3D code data
═══
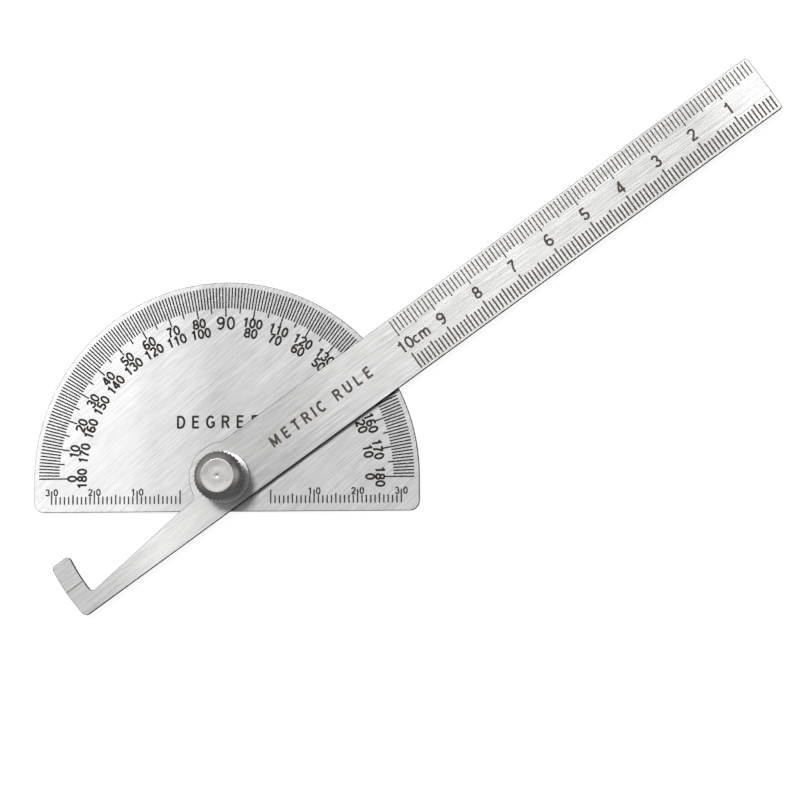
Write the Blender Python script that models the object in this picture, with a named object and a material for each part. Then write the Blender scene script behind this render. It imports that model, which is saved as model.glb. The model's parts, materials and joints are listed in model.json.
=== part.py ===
"""Protractor with a swinging ruler arm, clamped by a knurled thumb nut.

The tool lies on its back: +Z is up, the pivot is the Z axis, and the back of the half-round head is z = 0.
The head's base edge runs along X, below the pivot, and its 90 degree mark points to +Y.
From the bottom up, the stack is head, ruler arm, flat washer, knurled nut. A stud pressed into the head from
behind carries the other three.
"""
import math

import bpy
import bmesh
from mathutils import Vector

MM = 0.001

# Running gap between two pieces that lie on each other, and radial clearance of a turning fit.
STACK_GAP = 0.1 * MM
RUNNING_CLEARANCE = 0.06 * MM

# Head: a half disc on a strip that reaches below the pivot.
HEAD_RADIUS = 44.6 * MM
HEAD_BASE_DROP = 7.7 * MM
HEAD_CORNER = 2.2 * MM
HEAD_THICKNESS = 1.0 * MM

# Ruler arm, measured along (x) and across (y) the arm from the pivot.
ARM_REST_ANGLE = math.radians(35.5)
ARM_WIDTH = 14.0 * MM
ARM_LENGTH = 151.2 * MM
ARM_THICKNESS = 1.2 * MM
ARM_END_CORNER = 0.9 * MM
LOBE_RADIUS = 8.2 * MM
LOBE_BLEND = 1.2 * MM
TAIL_TOP_AT_LOBE = 0.2 * MM
TAIL_TOP_AT_POINTER = -3.3 * MM
TAIL_BLEND = 1.0 * MM

# Pointer at the arm's tail: a band that follows the rim of the head.
POINTER_INNER = 40.2 * MM
POINTER_OUTER = 45.0 * MM
POINTER_TIP = 6.7 * MM
POINTER_TIP_CORNER = 1.0 * MM
POINTER_HEEL_CORNER = 1.2 * MM

PLATE_EDGE_BEVEL = 0.12 * MM

# Stud: flush head in a counterbore, serrated neck in the plate, bearing for the arm, M4 thread.
STUD_HEAD_RADIUS = 4.4 * MM
STUD_HEAD_THICKNESS = 0.42 * MM
STUD_NECK_RADIUS = 2.9 * MM
STUD_SERRATIONS = 24
STUD_SERRATION_DEPTH = 0.2 * MM
STUD_BEARING_RADIUS = 2.6 * MM
STUD_RELIEF_RADIUS = 1.45 * MM
STUD_RELIEF_LENGTH = 0.5 * MM
STUD_TIP_CHAMFER = 0.45 * MM
THREAD_PITCH = 0.7 * MM
THREAD_CREST = 1.95 * MM
THREAD_ROOT = 1.55 * MM
THREAD_CLEARANCE = 0.1 * MM
THREAD_COLUMNS = 28

# Washer.
WASHER_RADIUS = 6.0 * MM
WASHER_HOLE_RADIUS = 2.15 * MM
WASHER_THICKNESS = 0.7 * MM
WASHER_EDGE = 0.12 * MM

# Thumb nut: collar, knurled band that widens upwards, rounded shoulder, flat top.
NUT_HEIGHT = 7.6 * MM
NUT_COLLAR_RADIUS = 3.5 * MM
NUT_COLLAR_HEIGHT = 1.6 * MM
NUT_FOOT_RADIUS = 4.75 * MM
NUT_RIM_RADIUS = 5.65 * MM
NUT_SHOULDER_HEIGHT = 1.55 * MM
NUT_TOP_RADIUS = 3.7 * MM
NUT_EDGE = 0.15 * MM
KNURL_TEETH = 36
KNURL_DEPTH = 0.35 * MM
NUT_BORE_DEPTH = 5.9 * MM
NUT_MOUTH_RADIUS = 2.35 * MM
STUD_ENGAGEMENT = 5.2 * MM

# The stack, from the back of the head upwards.
ARM_Z = HEAD_THICKNESS + STACK_GAP
WASHER_Z = ARM_Z + ARM_THICKNESS + STACK_GAP
NUT_Z = WASHER_Z + WASHER_THICKNESS + STACK_GAP
STUD_TOP_Z = NUT_Z + STUD_ENGAGEMENT


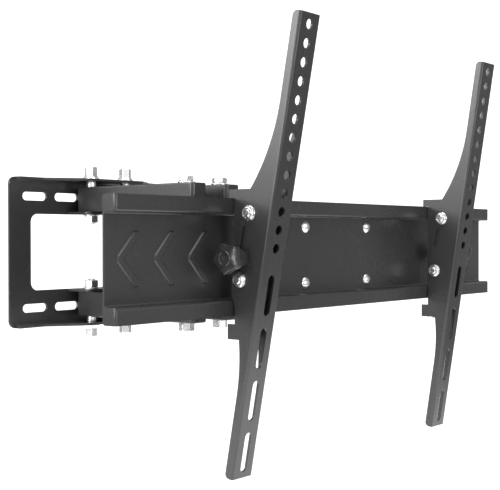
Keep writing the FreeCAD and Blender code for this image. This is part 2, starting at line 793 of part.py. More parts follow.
def make_cross_plate():
    """The folded cross plate: a recessed web, two lips, four end stops, six chevrons and square holes."""
    body = new_body("cross_plate")
    place(body, S.plate_shift, -S.lip_reach, -S.plate_drop)
    thick = S.plate_sheet
    top = S.plate_height / 2
    shelf = top - S.lip_height
    back = S.plate_depth + thick
    profile = new_sketch(body, "fold_profile", "YZ_Plane")
    draw_outline(profile, [
        (0, top), (0, shelf - thick), (S.plate_depth, shelf - thick),
        (S.plate_depth, -shelf + thick), (0, -shelf + thick), (0, -top), (thick, -top),
        (thick, -shelf), (back, -shelf), (back, shelf), (thick, shelf), (thick, top)])
    pad(body, "fold_pad", profile, S.plate_width, midplane=True)
    outer_bend = S.plate_bend + thick / 2
    back_bends = [(back, sign * shelf) for sign in (-1, 1)]
    round_edges(body, "back_bends", outer_bend, [("x", back_bends)])
    inner_bends = [(S.plate_depth, sign * (shelf - thick)) for sign in (-1, 1)]
    round_edges(body, "inner_bends", S.plate_bend, [("x", inner_bends)])

    half = S.plate_width / 2
    stop = new_sketch(body, "stop_outline", "YZ_Plane", half - thick)
    for sign in (-1, 1):
        draw_box(stop, thick / 2, S.plate_depth + thick, sign * (shelf - thick / 2), sign * top)
    stops = pad(body, "stop_pad", stop, thick)
    mirror(body, "left_stops", [stops], "YZ_Plane")
    corners = [(back, sign * top) for sign in (-1, 1)]
    round_edges(body, "stop_corners", S.stop_corner, [("x", corners)])
    lip_bends = [(0, sign * (shelf - thick)) for sign in (-1, 1)]
    folds = [(sign * half, 0) for sign in (-1, 1)]
    round_edges(body, "lip_bends", outer_bend, [("x", lip_bends), ("z", folds)])

    ridges = new_sketch(body, "chevron_outline", "XZ_Plane", -S.plate_depth - thick / 2)
    grooves = new_sketch(body, "chevron_back", "XZ_Plane", -back)
    ends, tips = [], []
    for side, sign in SIDES:
        for step in range(int(S.chevron_count.value)):
            apex = sign * (half - S.chevron_first - step * S.chevron_pitch)
            tip = apex - sign * S.chevron_run
            for sketch, wide in ((ridges, S.chevron_half), (grooves, S.chevron_half - S.chevron_lift)):
                outer = sign * wide
                draw_outline(sketch, [
                    (apex + outer, 0), (tip + outer, S.chevron_rise), (tip - outer, S.chevron_rise),
                    (apex - outer, 0), (tip - outer, -S.chevron_rise), (tip + outer, -S.chevron_rise)])
            ends += [(tip + e * S.chevron_half, z * S.chevron_rise) for e in (-1, 1) for z in (-1, 1)]
            tips.append((apex + sign * S.chevron_half, 0))
    pad(body, "chevron_pad", ridges, S.chevron_lift + thick / 2)
    round_edges(body, "chevron_ends", S.chevron_end, [("y", ends)])
    round_edges(body, "chevron_tips", S.chevron_tip, [("y", tips)])
    slope_edges(body, "chevron_slopes", S.chevron_slope, S.plate_depth - S.chevron_lift)
    pocket(body, "chevron_groove", grooves, S.chevron_lift)
    holes = new_sketch(body, "square_holes", "XZ_Plane")
    half_neck = S.carriage_neck / 2 + S.seat_clearance
    for x, z in carriage_spots():
        middle = S.swivel_offset - S.plate_shift + x
        draw_box(holes, middle - half_neck, middle + half_neck, z - half_neck, z + half_neck)
    pocket(body, "square_hole_pocket", holes)
    return body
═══
◆ **REQUEST**
Copy out the material above in its entirety. Every detail must match.

◆ **OUTPUT OF THE EXERCISE**
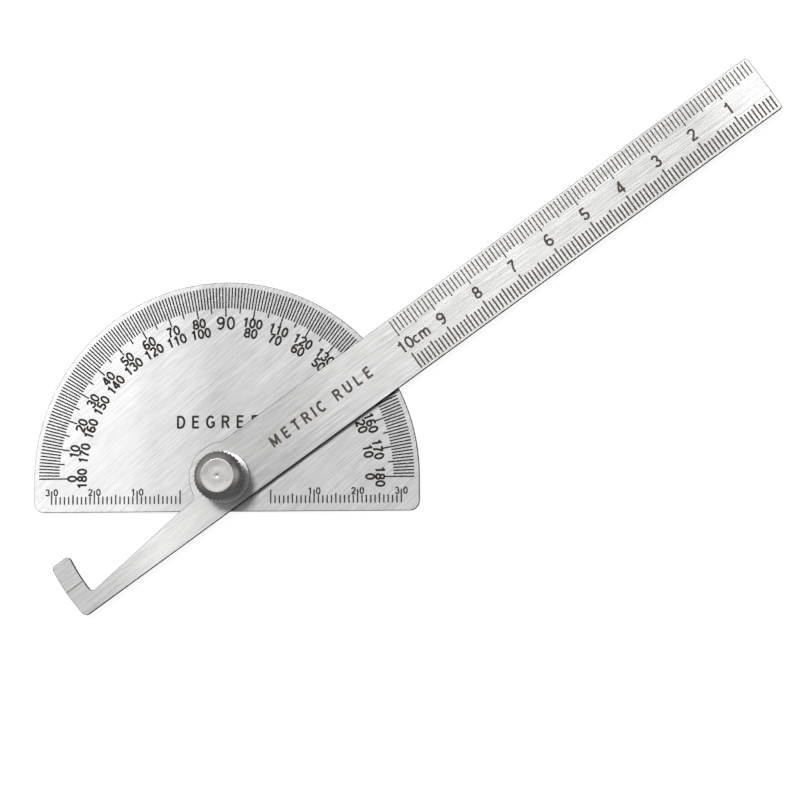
Write the Blender Python script that models the object in this picture, with a named object and a material for each part. Then write the Blender scene script behind this render. It imports that model, which is saved as model.glb. The model's parts, materials and joints are listed in model.json.
=== part.py ===
"""Protractor with a swinging ruler arm, clamped by a knurled thumb nut.

The tool lies on its back: +Z is up, the pivot is the Z axis, and the back of the half-round head is z = 0.
The head's base edge runs along X, below the pivot, and its 90 degree mark points to +Y.
From the bottom up, the stack is head, ruler arm, flat washer, knurled nut. A stud pressed into the head from
behind carries the other three.
"""
import math

import bpy
import bmesh
from mathutils import Vector

MM = 0.001

# Running gap between two pieces that lie on each other, and radial clearance of a turning fit.
STACK_GAP = 0.1 * MM
RUNNING_CLEARANCE = 0.06 * MM

# Head: a half disc on a strip that reaches below the pivot.
HEAD_RADIUS = 44.6 * MM
HEAD_BASE_DROP = 7.7 * MM
HEAD_CORNER = 2.2 * MM
HEAD_THICKNESS = 1.0 * MM

# Ruler arm, measured along (x) and across (y) the arm from the pivot.
ARM_REST_ANGLE = math.radians(35.5)
ARM_WIDTH = 14.0 * MM
ARM_LENGTH = 151.2 * MM
ARM_THICKNESS = 1.2 * MM
ARM_END_CORNER = 0.9 * MM
LOBE_RADIUS = 8.2 * MM
LOBE_BLEND = 1.2 * MM
TAIL_TOP_AT_LOBE = 0.2 * MM
TAIL_TOP_AT_POINTER = -3.3 * MM
TAIL_BLEND = 1.0 * MM

# Pointer at the arm's tail: a band that follows the rim of the head.
POINTER_INNER = 40.2 * MM
POINTER_OUTER = 45.0 * MM
POINTER_TIP = 6.7 * MM
POINTER_TIP_CORNER = 1.0 * MM
POINTER_HEEL_CORNER = 1.2 * MM

PLATE_EDGE_BEVEL = 0.12 * MM

# Stud: flush head in a counterbore, serrated neck in the plate, bearing for the arm, M4 thread.
STUD_HEAD_RADIUS = 4.4 * MM
STUD_HEAD_THICKNESS = 0.42 * MM
STUD_NECK_RADIUS = 2.9 * MM
STUD_SERRATIONS = 24
STUD_SERRATION_DEPTH = 0.2 * MM
STUD_BEARING_RADIUS = 2.6 * MM
STUD_RELIEF_RADIUS = 1.45 * MM
STUD_RELIEF_LENGTH = 0.5 * MM
STUD_TIP_CHAMFER = 0.45 * MM
THREAD_PITCH = 0.7 * MM
THREAD_CREST = 1.95 * MM
THREAD_ROOT = 1.55 * MM
THREAD_CLEARANCE = 0.1 * MM
THREAD_COLUMNS = 28

# Washer.
WASHER_RADIUS = 6.0 * MM
WASHER_HOLE_RADIUS = 2.15 * MM
WASHER_THICKNESS = 0.7 * MM
WASHER_EDGE = 0.12 * MM

# Thumb nut: collar, knurled band that widens upwards, rounded shoulder, flat top.
NUT_HEIGHT = 7.6 * MM
NUT_COLLAR_RADIUS = 3.5 * MM
NUT_COLLAR_HEIGHT = 1.6 * MM
NUT_FOOT_RADIUS = 4.75 * MM
NUT_RIM_RADIUS = 5.65 * MM
NUT_SHOULDER_HEIGHT = 1.55 * MM
NUT_TOP_RADIUS = 3.7 * MM
NUT_EDGE = 0.15 * MM
KNURL_TEETH = 36
KNURL_DEPTH = 0.35 * MM
NUT_BORE_DEPTH = 5.9 * MM
NUT_MOUTH_RADIUS = 2.35 * MM
STUD_ENGAGEMENT = 5.2 * MM

# The stack, from the back of the head upwards.
ARM_Z = HEAD_THICKNESS + STACK_GAP
WASHER_Z = ARM_Z + ARM_THICKNESS + STACK_GAP
NUT_Z = WASHER_Z + WASHER_THICKNESS + STACK_GAP
STUD_TOP_Z = NUT_Z + STUD_ENGAGEMENT


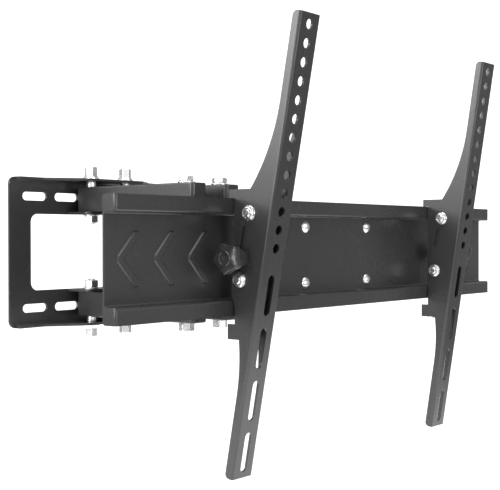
Keep writing the FreeCAD and Blender code for this image. This is part 2, starting at line 793 of part.py. More parts follow.
def make_cross_plate():
    """The folded cross plate: a recessed web, two lips, four end stops, six chevrons and square holes."""
    body = new_body("cross_plate")
    place(body, S.plate_shift, -S.lip_reach, -S.plate_drop)
    thick = S.plate_sheet
    top = S.plate_height / 2
    shelf = top - S.lip_height
    back = S.plate_depth + thick
    profile = new_sketch(body, "fold_profile", "YZ_Plane")
    draw_outline(profile, [
        (0, top), (0, shelf - thick), (S.plate_depth, shelf - thick),
        (S.plate_depth, -shelf + thick), (0, -shelf + thick), (0, -top), (thick, -top),
        (thick, -shelf), (back, -shelf), (back, shelf), (thick, shelf), (thick, top)])
    pad(body, "fold_pad", profile, S.plate_width, midplane=True)
    outer_bend = S.plate_bend + thick / 2
    back_bends = [(back, sign * shelf) for sign in (-1, 1)]
    round_edges(body, "back_bends", outer_bend, [("x", back_bends)])
    inner_bends = [(S.plate_depth, sign * (shelf - thick)) for sign in (-1, 1)]
    round_edges(body, "inner_bends", S.plate_bend, [("x", inner_bends)])

    half = S.plate_width / 2
    stop = new_sketch(body, "stop_outline", "YZ_Plane", half - thick)
    for sign in (-1, 1):
        draw_box(stop, thick / 2, S.plate_depth + thick, sign * (shelf - thick / 2), sign * top)
    stops = pad(body, "stop_pad", stop, thick)
    mirror(body, "left_stops", [stops], "YZ_Plane")
    corners = [(back, sign * top) for sign in (-1, 1)]
    round_edges(body, "stop_corners", S.stop_corner, [("x", corners)])
    lip_bends = [(0, sign * (shelf - thick)) for sign in (-1, 1)]
    folds = [(sign * half, 0) for sign in (-1, 1)]
    round_edges(body, "lip_bends", outer_bend, [("x", lip_bends), ("z", folds)])

    ridges = new_sketch(body, "chevron_outline", "XZ_Plane", -S.plate_depth - thick / 2)
    grooves = new_sketch(body, "chevron_back", "XZ_Plane", -back)
    ends, tips = [], []
    for side, sign in SIDES:
        for step in range(int(S.chevron_count.value)):
            apex = sign * (half - S.chevron_first - step * S.chevron_pitch)
            tip = apex - sign * S.chevron_run
            for sketch, wide in ((ridges, S.chevron_half), (grooves, S.chevron_half - S.chevron_lift)):
                outer = sign * wide
                draw_outline(sketch, [
                    (apex + outer, 0), (tip + outer, S.chevron_rise), (tip - outer, S.chevron_rise),
                    (apex - outer, 0), (tip - outer, -S.chevron_rise), (tip + outer, -S.chevron_rise)])
            ends += [(tip + e * S.chevron_half, z * S.chevron_rise) for e in (-1, 1) for z in (-1, 1)]
            tips.append((apex + sign * S.chevron_half, 0))
    pad(body, "chevron_pad", ridges, S.chevron_lift + thick / 2)
    round_edges(body, "chevron_ends", S.chevron_end, [("y", ends)])
    round_edges(body, "chevron_tips", S.chevron_tip, [("y", tips)])
    slope_edges(body, "chevron_slopes", S.chevron_slope, S.plate_depth - S.chevron_lift)
    pocket(body, "chevron_groove", grooves, S.chevron_lift)
    holes = new_sketch(body, "square_holes", "XZ_Plane")
    half_neck = S.carriage_neck / 2 + S.seat_clearance
    for x, z in carriage_spots():
        middle = S.swivel_offset - S.plate_shift + x
        draw_box(holes, middle - half_neck, middle + half_neck, z - half_neck, z + half_neck)
    pocket(body, "square_hole_pocket", holes)
    return body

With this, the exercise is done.